>> start Material
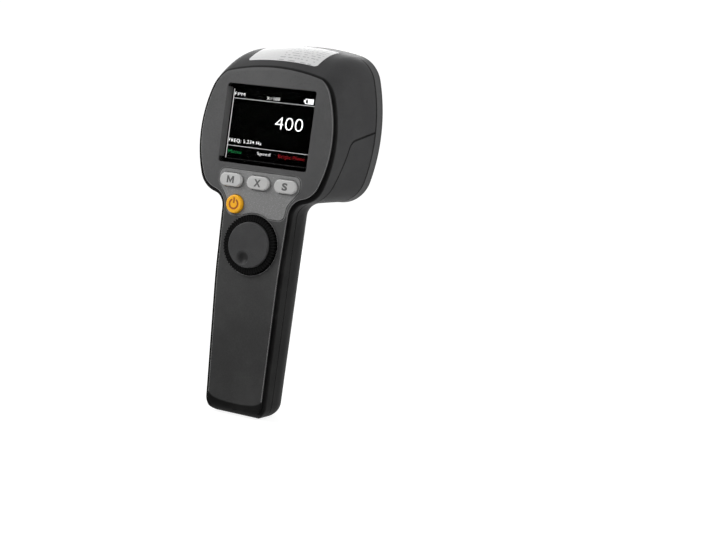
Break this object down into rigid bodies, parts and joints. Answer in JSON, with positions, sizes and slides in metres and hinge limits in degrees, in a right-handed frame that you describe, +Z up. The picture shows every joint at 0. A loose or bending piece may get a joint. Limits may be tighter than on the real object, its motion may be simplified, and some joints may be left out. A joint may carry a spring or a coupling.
{
  "type": "handheld led stroboscope",
  "caption": "Hand-held stroboscope with a square lens lamp, a colour display, push keys and a knurled dial on a pistol grip.",
  "frame": {"origin": "under the middle of the tool at the height of the end of its grip", "axes": "+Z up along the grip, +Y the way the lamp shines, display and keys face -Y, X = 0 is the plane of symmetry of the housing"},
  "size_m": [0.0882, 0.0552, 0.1993],
  "materials": {
    "housing_dark_grey": "fine grained satin",
    "housing_black": "fine grained satin",
    "bezel_black": "satin",
    "plate_black": "semi gloss",
    "window_clear": "clear",
    "display_black": "dark display",
    "steel": "plated",
    "board_green": "solder mask",
    "board_white": "white solder mask",
    "chip_black": "moulded",
    "keypad_grey": "speckled inlay",
    "key_grey": "satin",
    "key_amber": "satin",
    "dial_black": "satin",
    "dial_grey": "satin",
    "pad_grey": "soft",
    "aluminium": "extruded",
    "brass": "turned",
    "cell_wrap": "shrink wrap",
    "cradle_black": "moulded",
    "screw_black": "blackened",
    "label_white": "satin",
    "lens_clear": "clear",
    "emitter_white": "phosphor"
  },
  "bodies": {
    "housing": {"rear_housing": "housing_dark_grey", "front_housing": "housing_black", "lens_bezel": "bezel_black", "lens_plate": "plate_black", "display_window": "window_clear", "display_panel": "display_black", "display_frame": "steel", "main_board": "board_green", "main_board_parts": "chip_black", "main_board_screws": "steel", "keypad_panel": "keypad_grey", "push_switches": "chip_black", "encoder_body": "steel", "led_board": "board_white", "thermal_pad": "pad_grey", "heat_sink": "aluminium", "led_board_screws": "steel", "bezel_screws": "steel", "driver_board": "board_green", "driver_spacers": "brass", "driver_screws": "steel", "driver_parts": "chip_black", "battery_cell": "cell_wrap", "battery_cradle": "cradle_black", "usb_socket": "steel", "housing_screws": "screw_black", "rating_label": "label_white", "lens_r1c1": "lens_clear", "lens_r1c2": "lens_clear", "lens_r1c3": "lens_clear", "lens_r2c1": "lens_clear", "lens_r2c2": "lens_clear", "lens_r2c3": "lens_clear", "lens_r3c1": "lens_clear", "lens_r3c2": "lens_clear", "lens_r3c3": "lens_clear", "led_emitter_r1c1": "emitter_white", "led_emitter_r1c2": "emitter_white", "led_emitter_r1c3": "emitter_white", "led_emitter_r2c1": "emitter_white", "led_emitter_r2c2": "emitter_white", "led_emitter_r2c3": "emitter_white", "led_emitter_r3c1": "emitter_white", "led_emitter_r3c2": "emitter_white", "led_emitter_r3c3": "emitter_white"},
    "mode_key": {"mode_key": "key_grey"},
    "multiplier_key": {"multiplier_key": "key_grey"},
    "shift_key": {"shift_key": "key_grey"},
    "power_key": {"power_key": "key_amber"},
    "dial": {"dial_wheel": "dial_black", "dial_cap": "dial_grey", "dial_shaft": "steel"}
  },
  "joints": [
    {"name": "mode_key_press", "type": "slide", "parent": "housing", "child": "mode_key", "axis": [0, 0.9983, -0.0576], "range_m": [0, 0.0008], "stiffness_N_per_m": 3125},
    {"name": "multiplier_key_press", "type": "slide", "parent": "housing", "child": "multiplier_key", "axis": [0, 0.9983, -0.0576], "range_m": [0, 0.0008], "stiffness_N_per_m": 3125},
    {"name": "shift_key_press", "type": "slide", "parent": "housing", "child": "shift_key", "axis": [0, 0.9983, -0.0576], "range_m": [0, 0.0008], "stiffness_N_per_m": 3125},
    {"name": "power_key_press", "type": "slide", "parent": "housing", "child": "power_key", "axis": [0, 0.9983, -0.0576], "range_m": [0, 0.0008], "stiffness_N_per_m": 3125},
    {"name": "dial_turn", "type": "hinge", "parent": "housing", "child": "dial", "pos_m": [0, -0.02419, 0.0914], "axis": [0, -0.9983, 0.0576], "continuous": true}
  ]
}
>> end Material
* **Requirement**
From the listing above, collect each line in which the string "joints" appears.

* **Final result**
Break this object down into rigid bodies, parts and joints. Answer in JSON, with positions, sizes and slides in metres and hinge limits in degrees, in a right-handed frame that you describe, +Z up. The picture shows every joint at 0. A loose or bending piece may get a joint. Limits may be tighter than on the real object, its motion may be simplified, and some joints may be left out. A joint may carry a spring or a coupling.
  "joints": [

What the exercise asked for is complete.